╭─ Dataset section

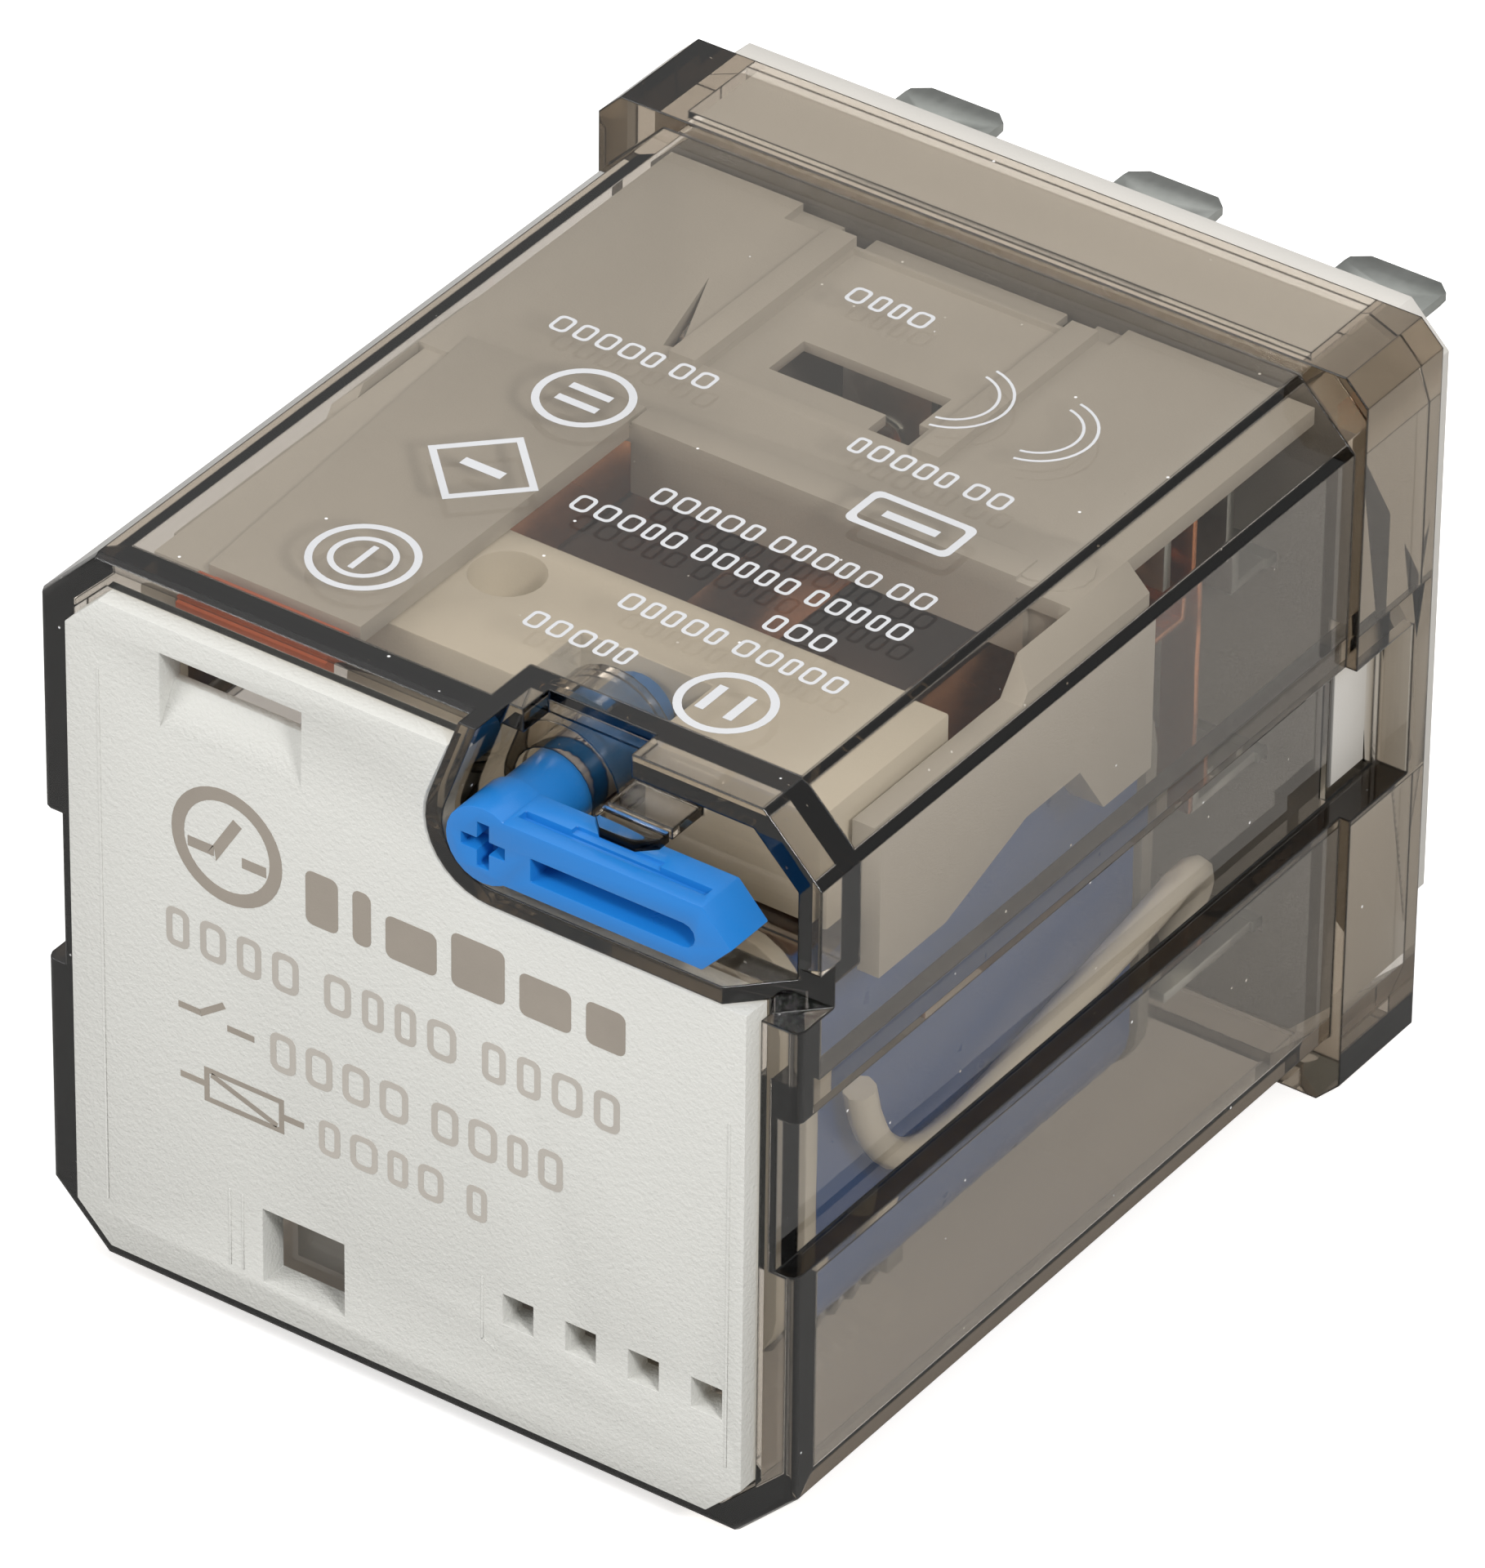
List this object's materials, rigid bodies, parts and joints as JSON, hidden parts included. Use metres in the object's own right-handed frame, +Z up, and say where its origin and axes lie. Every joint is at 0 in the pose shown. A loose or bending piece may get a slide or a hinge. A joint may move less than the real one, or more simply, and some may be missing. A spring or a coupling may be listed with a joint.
{
  "type": "industrial control relay",
  "caption": "Plug-in power relay with a smoked clear cover, a test lever, a flag indicator, three changeover contacts and flat tab terminals.",
  "frame": {"origin": "centre of the base's seating face, which meets the socket", "axes": "+Y out of the terminals, +Z up with the relay lying on its long side, +X to the right seen from the label"},
  "size_m": [0.0382, 0.0558, 0.0362],
  "materials": {
    "smoked_polycarbonate": "polished, smoked",
    "label_grey": "fine grain",
    "base_grey": "moulded",
    "lever_blue": "satin",
    "flag_orange": "moulded",
    "ivory_plastic": "moulded",
    "coil_tape_blue": "wrapped tape",
    "bobbin_white": "moulded",
    "enamelled_copper": "enamelled wire",
    "spring_copper": "rolled strip",
    "tinned_brass": "tin plated",
    "contact_silver": "silver alloy",
    "zinc_plated_steel": "zinc plated",
    "spring_steel": "drawn wire"
  },
  "bodies": {
    "housing": {"cover": "smoked_polycarbonate", "label_plate": "label_grey", "base": "base_grey", "contact_frame": "base_grey", "nc_terminal_1": "tinned_brass", "nc_terminal_2": "tinned_brass", "nc_terminal_3": "tinned_brass", "no_terminal_1": "tinned_brass", "no_terminal_2": "tinned_brass", "no_terminal_3": "tinned_brass", "common_terminal_1": "tinned_brass", "common_terminal_2": "tinned_brass", "common_terminal_3": "tinned_brass", "coil_terminal_1": "tinned_brass", "coil_terminal_2": "tinned_brass", "nc_contact_1": "contact_silver", "nc_contact_2": "contact_silver", "nc_contact_3": "contact_silver", "no_contact_1": "contact_silver", "no_contact_2": "contact_silver", "no_contact_3": "contact_silver", "core": "zinc_plated_steel", "bobbin": "bobbin_white", "coil_winding": "enamelled_copper", "coil_tape": "coil_tape_blue", "yoke": "zinc_plated_steel", "return_spring": "spring_steel", "coil_lead_1": "bobbin_white", "coil_lead_2": "bobbin_white"},
    "pip": {"break_off_pip": "smoked_polycarbonate"},
    "lever": {"test_lever": "lever_blue"},
    "armature": {"armature": "zinc_plated_steel", "contact_carrier": "ivory_plastic", "drive_spring_1": "spring_copper", "drive_spring_2": "spring_copper", "drive_spring_3": "spring_copper"},
    "contacts": {"moving_spring_1": "spring_copper", "moving_spring_2": "spring_copper", "moving_spring_3": "spring_copper", "moving_contact_1": "contact_silver", "moving_contact_2": "contact_silver", "moving_contact_3": "contact_silver"},
    "flag": {"indicator_flag": "flag_orange"}
  },
  "joints": [
    {"name": "lever_turn", "type": "hinge", "parent": "housing", "child": "pip", "pos_m": [0.0043, -0.0475, 0.01235], "axis": [0, -1, 0], "range_deg": [0, 64]},
    {"name": "lever_push", "type": "slide", "parent": "pip", "child": "lever", "axis": [0, 1, 0], "range_m": [0, 0.00155]},
    {"name": "armature_tilt", "type": "hinge", "parent": "housing", "child": "armature", "pos_m": [0, -0.04135, -0.0149], "axis": [-1, 0, 0], "range_deg": [0, 3.3]},
    {"name": "contact_swing", "type": "hinge", "parent": "housing", "child": "contacts", "pos_m": [0, -0.01165, -0.0016], "axis": [-1, 0, 0], "range_deg": [0, 5.5]},
    {"name": "flag_tip", "type": "hinge", "parent": "housing", "child": "flag", "pos_m": [0, -0.0375, 0.014], "axis": [1, 0, 0], "range_deg": [0, 14]}
  ],
  "couplings": [
    {"joint": "armature_tilt", "follows": "lever_push", "rad_per_m": 36.7},
    {"joint": "contact_swing", "follows": "lever_push", "rad_per_m": 61.9},
    {"joint": "flag_tip", "follows": "lever_push", "rad_per_m": 157}
  ]
}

╰─

Stated exercise:
Recopy all the lines exactly as they appear.

Output for this exercise:
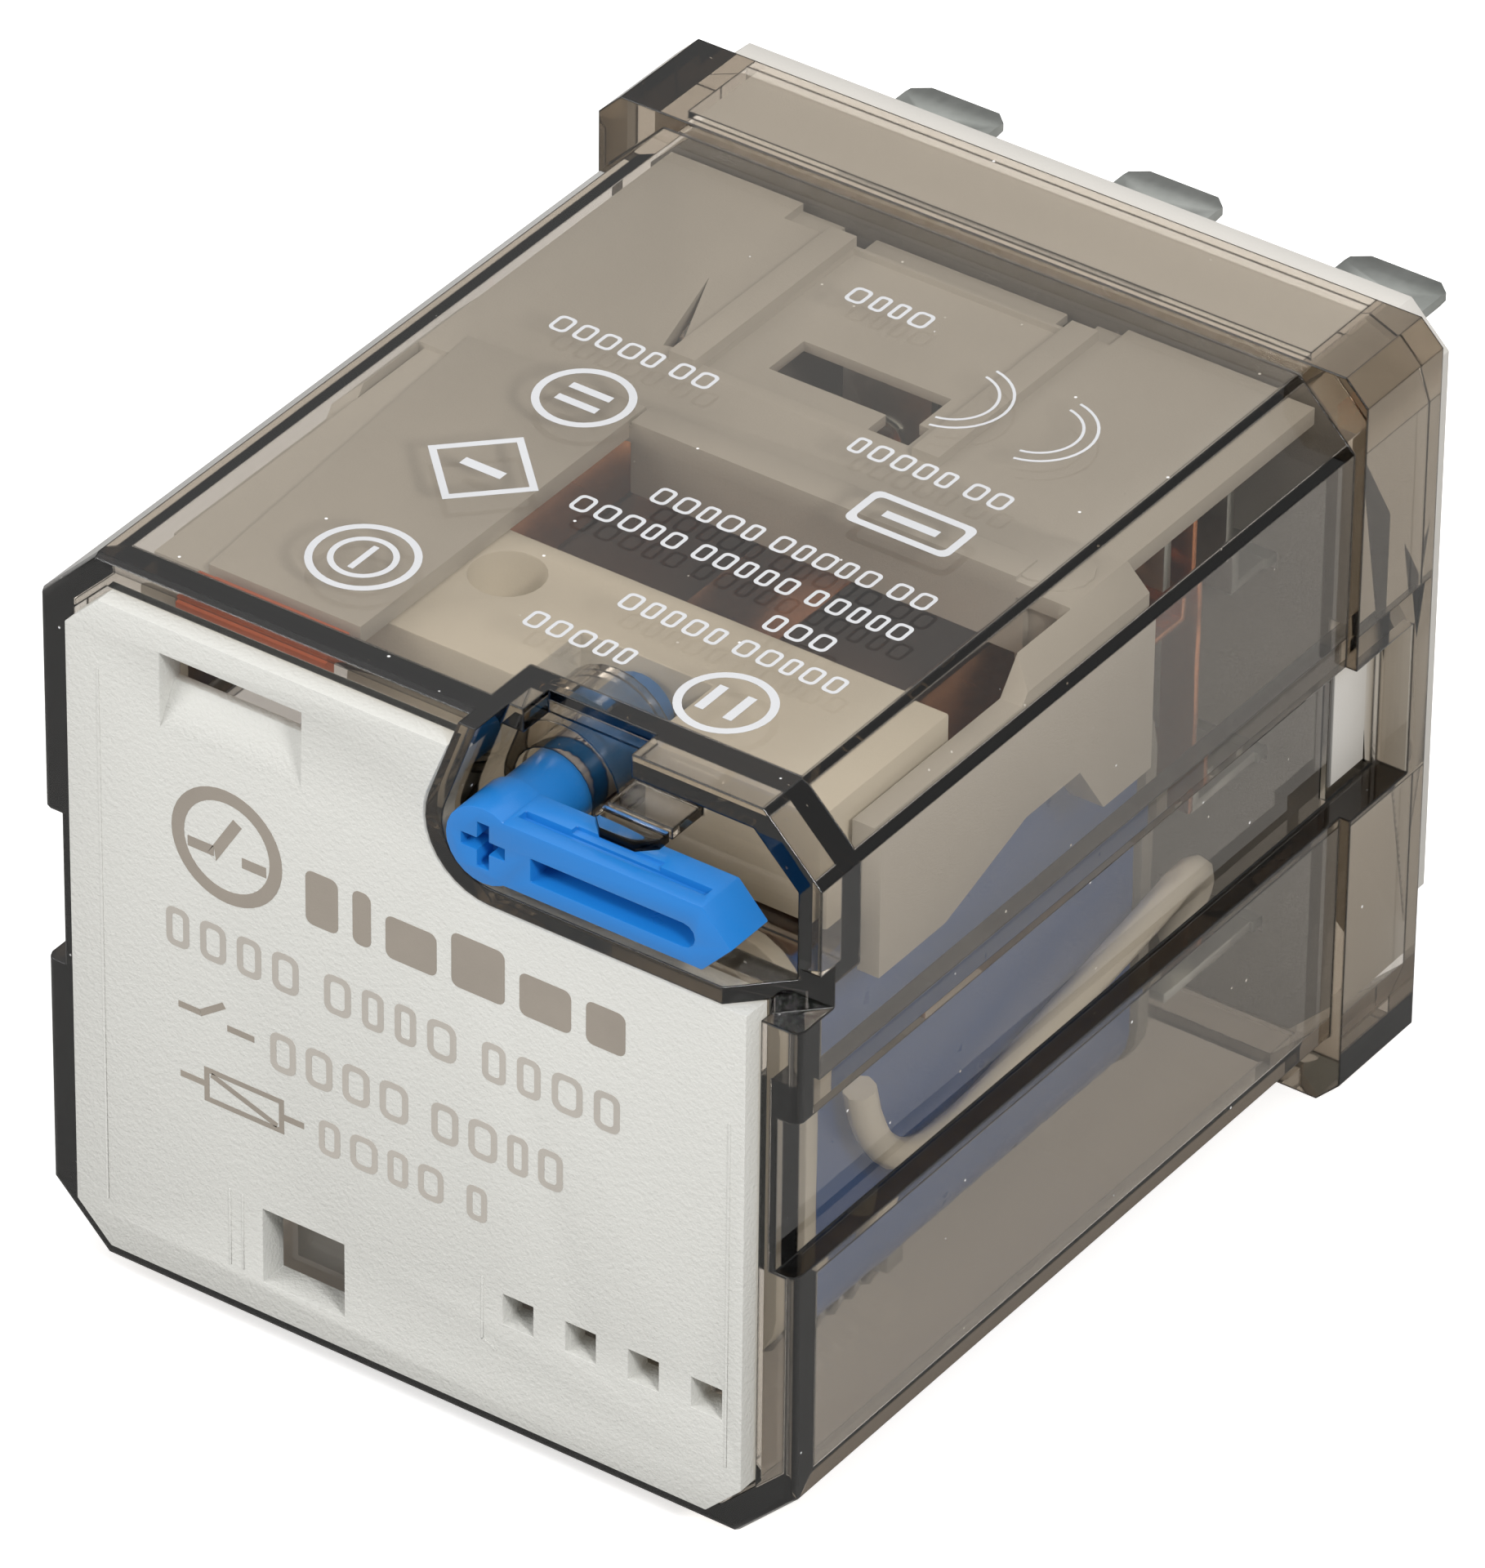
List this object's materials, rigid bodies, parts and joints as JSON, hidden parts included. Use metres in the object's own right-handed frame, +Z up, and say where its origin and axes lie. Every joint is at 0 in the pose shown. A loose or bending piece may get a slide or a hinge. A joint may move less than the real one, or more simply, and some may be missing. A spring or a coupling may be listed with a joint.
{
  "type": "industrial control relay",
  "caption": "Plug-in power relay with a smoked clear cover, a test lever, a flag indicator, three changeover contacts and flat tab terminals.",
  "frame": {"origin": "centre of the base's seating face, which meets the socket", "axes": "+Y out of the terminals, +Z up with the relay lying on its long side, +X to the right seen from the label"},
  "size_m": [0.0382, 0.0558, 0.0362],
  "materials": {
    "smoked_polycarbonate": "polished, smoked",
    "label_grey": "fine grain",
    "base_grey": "moulded",
    "lever_blue": "satin",
    "flag_orange": "moulded",
    "ivory_plastic": "moulded",
    "coil_tape_blue": "wrapped tape",
    "bobbin_white": "moulded",
    "enamelled_copper": "enamelled wire",
    "spring_copper": "rolled strip",
    "tinned_brass": "tin plated",
    "contact_silver": "silver alloy",
    "zinc_plated_steel": "zinc plated",
    "spring_steel": "drawn wire"
  },
  "bodies": {
    "housing": {"cover": "smoked_polycarbonate", "label_plate": "label_grey", "base": "base_grey", "contact_frame": "base_grey", "nc_terminal_1": "tinned_brass", "nc_terminal_2": "tinned_brass", "nc_terminal_3": "tinned_brass", "no_terminal_1": "tinned_brass", "no_terminal_2": "tinned_brass", "no_terminal_3": "tinned_brass", "common_terminal_1": "tinned_brass", "common_terminal_2": "tinned_brass", "common_terminal_3": "tinned_brass", "coil_terminal_1": "tinned_brass", "coil_terminal_2": "tinned_brass", "nc_contact_1": "contact_silver", "nc_contact_2": "contact_silver", "nc_contact_3": "contact_silver", "no_contact_1": "contact_silver", "no_contact_2": "contact_silver", "no_contact_3": "contact_silver", "core": "zinc_plated_steel", "bobbin": "bobbin_white", "coil_winding": "enamelled_copper", "coil_tape": "coil_tape_blue", "yoke": "zinc_plated_steel", "return_spring": "spring_steel", "coil_lead_1": "bobbin_white", "coil_lead_2": "bobbin_white"},
    "pip": {"break_off_pip": "smoked_polycarbonate"},
    "lever": {"test_lever": "lever_blue"},
    "armature": {"armature": "zinc_plated_steel", "contact_carrier": "ivory_plastic", "drive_spring_1": "spring_copper", "drive_spring_2": "spring_copper", "drive_spring_3": "spring_copper"},
    "contacts": {"moving_spring_1": "spring_copper", "moving_spring_2": "spring_copper", "moving_spring_3": "spring_copper", "moving_contact_1": "contact_silver", "moving_contact_2": "contact_silver", "moving_contact_3": "contact_silver"},
    "flag": {"indicator_flag": "flag_orange"}
  },
  "joints": [
    {"name": "lever_turn", "type": "hinge", "parent": "housing", "child": "pip", "pos_m": [0.0043, -0.0475, 0.01235], "axis": [0, -1, 0], "range_deg": [0, 64]},
    {"name": "lever_push", "type": "slide", "parent": "pip", "child": "lever", "axis": [0, 1, 0], "range_m": [0, 0.00155]},
    {"name": "armature_tilt", "type": "hinge", "parent": "housing", "child": "armature", "pos_m": [0, -0.04135, -0.0149], "axis": [-1, 0, 0], "range_deg": [0, 3.3]},
    {"name": "contact_swing", "type": "hinge", "parent": "housing", "child": "contacts", "pos_m": [0, -0.01165, -0.0016], "axis": [-1, 0, 0], "range_deg": [0, 5.5]},
    {"name": "flag_tip", "type": "hinge", "parent": "housing", "child": "flag", "pos_m": [0, -0.0375, 0.014], "axis": [1, 0, 0], "range_deg": [0, 14]}
  ],
  "couplings": [
    {"joint": "armature_tilt", "follows": "lever_push", "rad_per_m": 36.7},
    {"joint": "contact_swing", "follows": "lever_push", "rad_per_m": 61.9},
    {"joint": "flag_tip", "follows": "lever_push", "rad_per_m": 157}
  ]
}